Late materialization: lookup predicate values in dictionary

Even though the visualization of the late materialization strategy implies a parallel execution of the lookups, the execution can also be done sequentially. Actually, with a predicate as country = ‘GER’, for which less than 2 % of the world population qualify, a sequential execution is advantageous (see Chap. 15 for more details).
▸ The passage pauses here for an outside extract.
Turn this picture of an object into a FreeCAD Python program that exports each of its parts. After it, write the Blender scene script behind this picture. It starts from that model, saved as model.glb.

Figure 16.7a shows the scan phase. With the valueIDs from the first step, now the attribute vectors are scanned. The position of each matching valueID in the attribute vector is added to the output vector of this step ({pos}). The merge of these positional lists is shown in Fig. 16.7b. Here, each value that is existent in both vectors is appended to the result vector of this step.

Fig. 16.7
figure 7

Late materialization: scan and logical AND

Figure 16.8a shows the group by operation. Hereby, the intermediate vectors are taken to group the positions in {pos} by the valueIDs in the city attribute vector and add the count of each city to the output vector. In the last step the actual lookup of the city valueIDs is performed, as shown in Fig. 16.8b.

Fig. 16.8
figure 8

Late materialization: filtering of attribute vector and dictionary lookup

Compared to the early materialization strategy, the late materialization strategy might have to perform an additional lookup, e.g. when the gender would also be part of the result. This penalty can diminish the advantages, for example when many columns have to be materialized (consequently many dictionary lookups, what typically occurs when using ‘SELECT*’) or when the result set is very large (i.e., many output rows).

In general, the question to which extend—and even if—late materialization is in favor of early materialization depends on many variables like the used query operations and selectivity, among others [GKK+11].